Kwon apologized yesterday to the former employees suffering from leukemia and their families, saying the company was “negligent” about their pain and difficulties.

“There have been hardwork and dedication made by countless employees as Samsung Electronics has grown and in the process some suffered like these people,” Kwon said. “We should have resolved this a long time ago, and we did not do it.

“We are heartbroken about it, and I am using this occasion to apologize,” he said.

The CEO promised that the company will follow a suggestion from a third-party arbitrator regarding the compensation criteria and scope.
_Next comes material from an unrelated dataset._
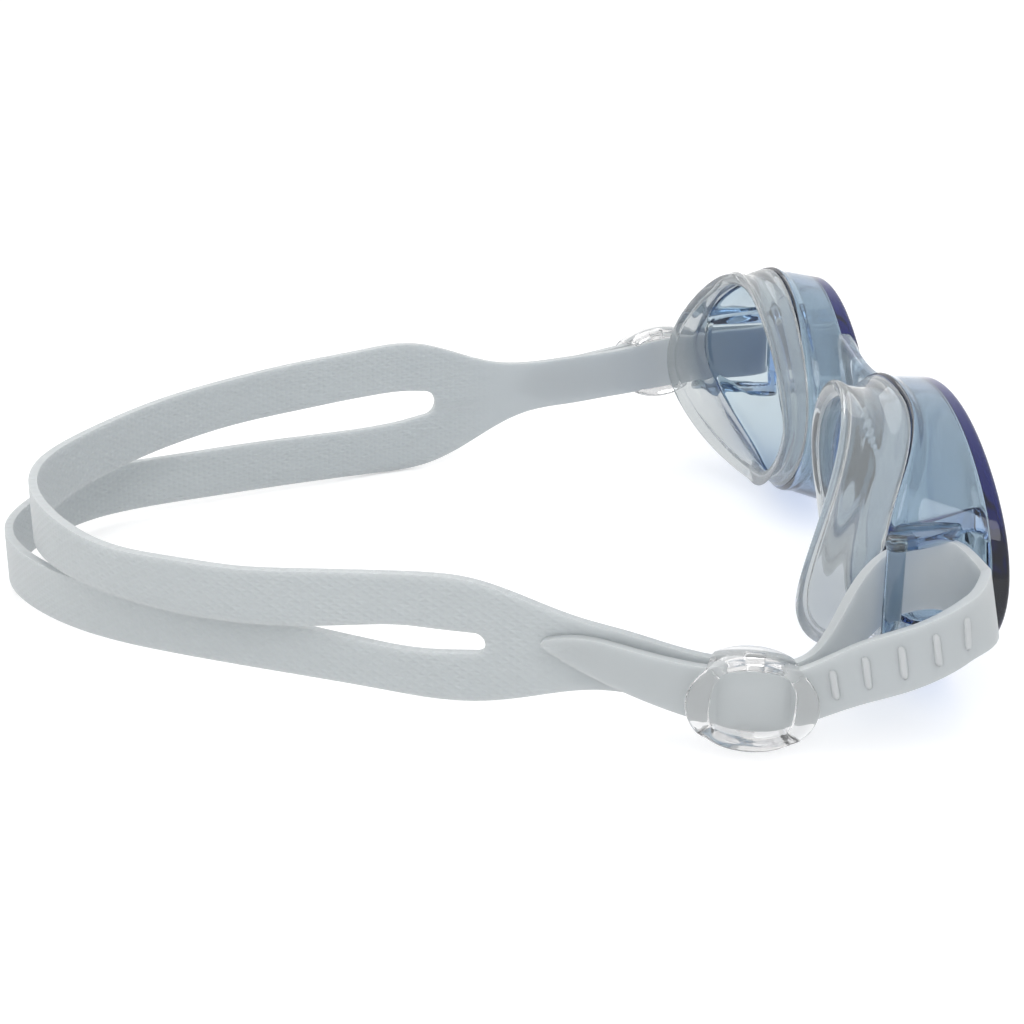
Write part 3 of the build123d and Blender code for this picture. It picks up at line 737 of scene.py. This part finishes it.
def side_heights(side, depth, on_tail):
    """The four heights across the strap at each station: top, split top, split bottom, bottom.

    The tail's tip is a half ellipse, and so is the split's end.
    """
    top = np.where(on_tail, edge_at(TAIL_TOP[side], depth), edge_at(TOP_EDGE[side], depth))
    low = np.where(on_tail, edge_at(TAIL_BOTTOM[side], depth), edge_at(BOTTOM_EDGE[side], depth))
    past = np.clip((depth - depth[0] + TIP_LENGTH) / TIP_LENGTH, 0, 0.998)
    rounding = np.where(on_tail, 1 - np.sqrt(1 - past ** 2), 0.0) * (top - low) / 2
    top, low = top - rounding, low + rounding
    upper, lower = edge_at(SPLIT_TOP[side], depth), edge_at(SPLIT_BOTTOM[side], depth)
    radius = (SPLIT_TOP[side][0][1] - SPLIT_BOTTOM[side][0][1]) / 2
    before = SPLIT_TOP[side][0][0] - depth
    share = np.sqrt(np.clip(1 - (before / radius) ** 2, 0, 1))
    opening = np.where(before > 0, share, 1.0) * (upper - lower) / 2
    opening = np.where(on_tail | (before > radius), 0.0, opening)
    settled = smooth((depth - SPLIT_SETTLES[0]) / SPLIT_SETTLES[1]) * ~on_tail
    middle = (upper + lower) / 2 * settled + (top + low) / 2 * (1 - settled)
    return top, middle + opening, middle - opening, low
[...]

He said the company will form a third-party arbitration group by consulting with the involved employees and their families. He suggested that Representative Sim, Banolim, the affected employees and their families propose more detailed opinions for discussion.

Rep. Sim yesterday welcomed the apology.

“I hope it will meet the families of the victims’ requests so that the matter will be resolved as soon as possible,” she said at a press conference.

Kwon also said the company will hire an independent agency to inspect safety measures and healthcare at its semiconductor plants and will then come up with measures to “prevent recurrence.”

He said Samsung will withdraw from an industrial accident lawsuit in which it was helping the Korea Workers’ Compensation and Welfare Service defend against a claim for compensation by some of the employees and their families.

“We hope our acceptance of the proposal will add momentum to resolve the matter amicably in the near future and relieve the pain of those affected and their families,” Kwon said.

In a follow-up Q&A session, Rhee In-yong, chief communications official of Samsung Electronics, denied that the manufacturing process at the chip plants was the direct cause of leukemia.

“We hope there would be further talks,” Rhee said.